My 3-month-old has colic.
It’s frustrating for plenty of obvious reasons. We’ve changed formulas and tried more tummy time. Maybe she prefers being held like this, instead of that? The trial-and-error list goes on. And anyone who has ever dealt with incessant infant crying knows these are just Band-Aid solutions anyway.
The real truth is, she just cries until she’s done crying.
Colic is exhausting.
On any given day, my little one will cry for several long periods throughout her waking hours.
My options are simple, yet endlessly exasperating: try to console her or allow her to cry.
The Mama Bear in me always chooses to console. She implores me to find a solution. She begs me not to set that baby down. Mama Bear urges, “This is your child. Only you can ease her pain. Only you can stop the crying.” She’s desperate for answers. She just wants her little girl to be happy.

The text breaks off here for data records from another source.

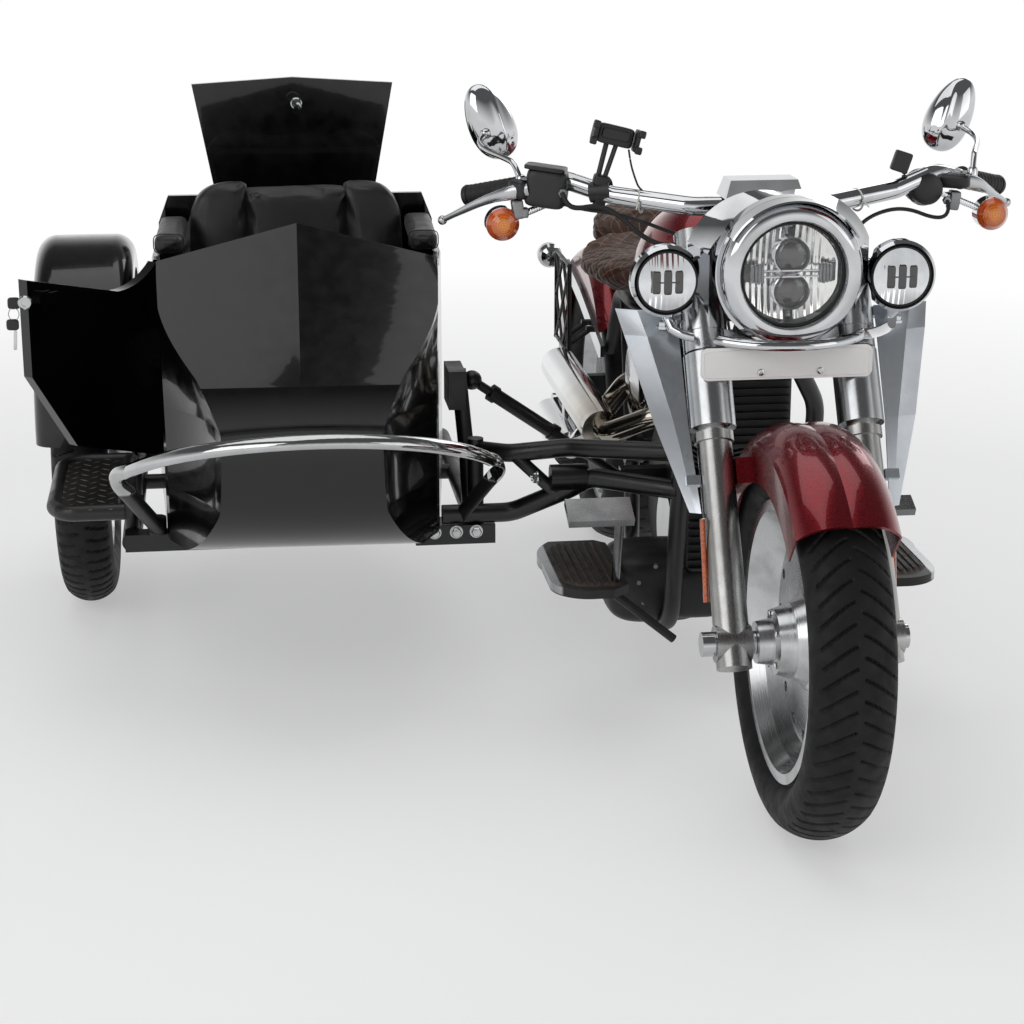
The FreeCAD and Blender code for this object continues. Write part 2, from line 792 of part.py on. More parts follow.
    # blank number plate on two tabs from the lower clamp
    w, h = size.plate_width, size.plate_height
    r = 12
    plate = prism((
        (-w / 2 + r, 0), (w / 2 - r, 0), ("via", w / 2 - r * 0.3, r * 0.3), (w / 2, r), (w / 2, h - r),
        ("via", w / 2 - r * 0.3, h - r * 0.3), (w / 2 - r, h), (-w / 2 + r, h),
        ("via", -w / 2 + r * 0.3, h - r * 0.3), (-w / 2, h - r), (-w / 2, r), ("via", -w / 2 + r * 0.3, r * 0.3)),
        lambda a, b: Vector(a - 4, size.plate_front, b + size.plate_low), back * 3)
    tabs = []
    for x in (-54, 46):
        tabs.append(box(22, 80, 4, Vector(x - 11, size.plate_front + 2, size.plate_low + 34)))
    clamp = tilted(-leg_x, size.lower_clamp - 60, -24 - gap, 2 * leg_x, 200, 200)
    keep(joined([drawn(plate), cut(joined(tabs), clamp)]), "number_plate")


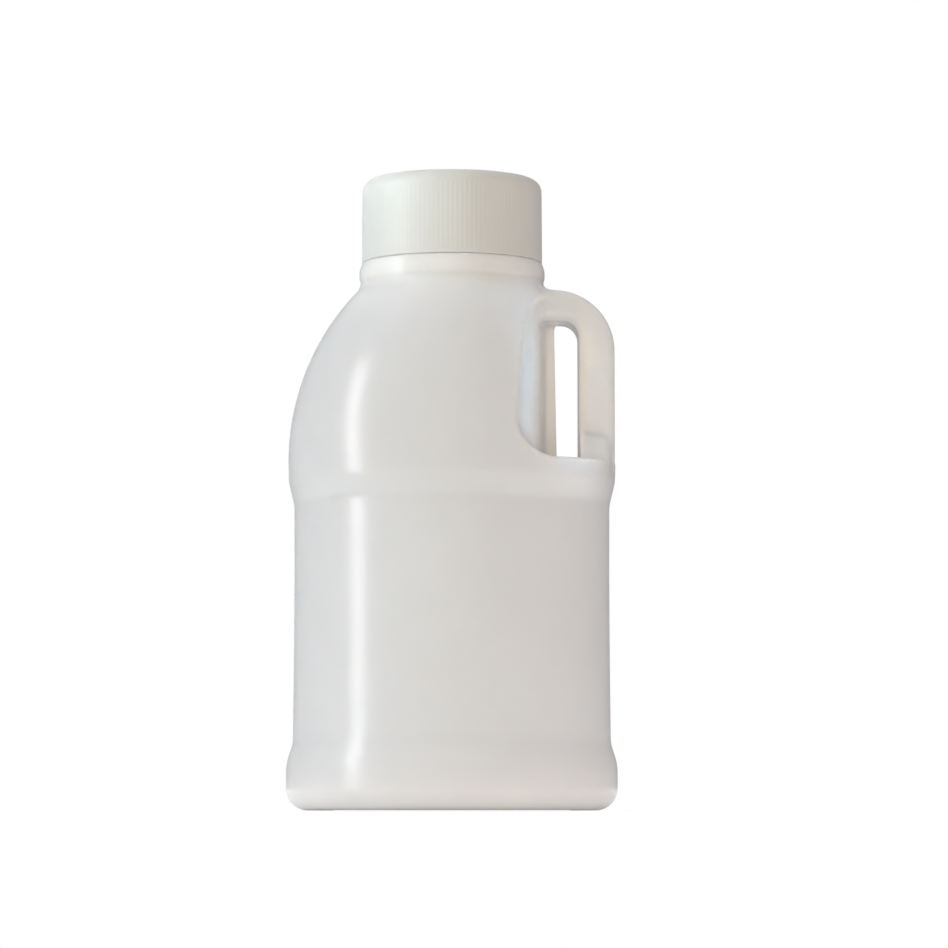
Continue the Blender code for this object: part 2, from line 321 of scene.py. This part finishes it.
def handle_outline():
    """Side view of the handle: its arm from the neck, its grip and its end inside the shoulder."""
    return rounded([
        (HANDLE_ROOT, HANDLE_TOP, 0.0),
        (HANDLE_OUTER, HANDLE_TOP, HANDLE_OUTER_CORNER),
        (HANDLE_OUTER, SHOULDER_HEIGHT + HANDLE_BOTTOM_INSET, 0.0),
        (HANDLE_OUTER - HANDLE_BOTTOM_INSET, HANDLE_BOTTOM, 0.0),
        (HANDLE_INNER, HANDLE_BOTTOM, 0.0),
        (HANDLE_INNER, HOLE_TOP, HOLE_CORNER),
        (HANDLE_ROOT, HOLE_TOP, 0.0),
    ])


class DistanceTable:
    """Signed distance from a closed outline, negative inside, read off a flat grid."""

    def __init__(self, outline, low, high):
        self.low = low
        across = np.arange(low[0], high[0] + TABLE_STEP, TABLE_STEP)
        up = np.arange(low[1], high[1] + TABLE_STEP, TABLE_STEP)
        u, v = np.meshgrid(across, up, indexing="ij")
        nearest = np.full(u.shape, np.inf)
        inside = np.zeros(u.shape, bool)
        for (u0, v0), (u1, v1) in zip(outline, outline[1:] + outline[:1]):
            du = u1 - u0
            dv = v1 - v0
            length = du * du + dv * dv
            if length == 0.0:
                continue
            along = np.clip(((u - u0) * du + (v - v0) * dv) / length, 0.0, 1.0)
            nearest = np.minimum(nearest, (u - u0 - along * du) ** 2 + (v - v0 - along * dv) ** 2)
            if dv != 0.0:
                inside ^= ((v0 > v) != (v1 > v)) & (u < u0 + (v - v0) * du / dv)
        self.values = np.where(inside, -1.0, 1.0) * np.sqrt(nearest)

    def __call__(self, u, v):
        """Distance at these places, between the grid's values."""
        s = np.clip((u - self.low[0]) / TABLE_STEP, 0.0, self.values.shape[0] - TABLE_EDGE)
        t = np.clip((v - self.low[1]) / TABLE_STEP, 0.0, self.values.shape[1] - TABLE_EDGE)
        i = s.astype(int)
        j = t.astype(int)
        s = s - i
        t = t - j
        low = self.values[i, j] * (1.0 - s) + self.values[i + 1, j] * s
        high = self.values[i, j + 1] * (1.0 - s) + self.values[i + 1, j + 1] * s
        return low * (1.0 - t) + high * t


def round_both(a, b, radius):
    """Distance from what lies in both forms, its edge rounded by this radius."""
    edge = np.hypot(np.maximum(a + radius, 0.0), np.maximum(b + radius, 0.0))
    return np.minimum(np.maximum(a, b), -radius) + edge


def round_either(a, b, radius):
    """Distance from what lies in either form, with a fillet of this radius between them."""
    return -round_both(-a, -b, radius)


def smooth_step(value, low, high):
    """0 below low, 1 above high and a smooth rise between them."""
    share = np.clip((value - low) / (high - low), 0.0, 1.0)
    return share * share * (3.0 - 2.0 * share)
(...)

The Practical Mom in me will try to let my baby cry. She argues with Mama Bear over what’s best for the whole family. You see, there are three other children, a husband, two dogs even. This house is full, and responsibilities don’t suddenly end when the baby begins crying.
I pray for it to get easier.
I also already know it eventually will.
But, if I’m being truly honest, I have to admit, this moment in time is disheartening.
I’m tired of sympathetic looks from strangers and well-meaning advice. Please believe me . . . I do appreciate how you want to help. Maybe your inner Mama Bear tells you to. But, chances are, if you’re suggesting it, I’ve tried it, and now I feel embarrassed that my child’s wailing just interrupted your day too.
I often don’t let anyone else hold my little girl. “Not right now,” seems to be my most-spoken phrase lately. And, really, it breaks my heart every single time, especially when I say it to her siblings.
I spend more time with Dr. Google than I’d like to admit. I quietly wish today’s search will magically reveal an answer that wasn’t there yesterday. In reality, I just end up down a rabbit hole full of the same old suggestions.
When my baby girl begins to cry in public, anxiety sets in fast.
I know she will be fine, but I wonder if onlookers know that too. I feel a sweaty sense of urgency to calm her. I swear, I’m not trying to interrupt your phone call as I pace back and forth, bouncing her. The second you eye us up, I want to cry too, assuming you’re not the only person we are disturbing.
Most days I feel rational. I know my girl is OK and this is just a phase. Other days are hard. I question my parenting and think everyone is judging me and my unhappy baby.
Colic is frustrating. It’s exhausting, and hard, and can be so, so discouraging.
Sometimes, I just need a reminder . . .
My little girl has colic. But, she’s going to be just fine.
The truth is she will cry until she is done crying.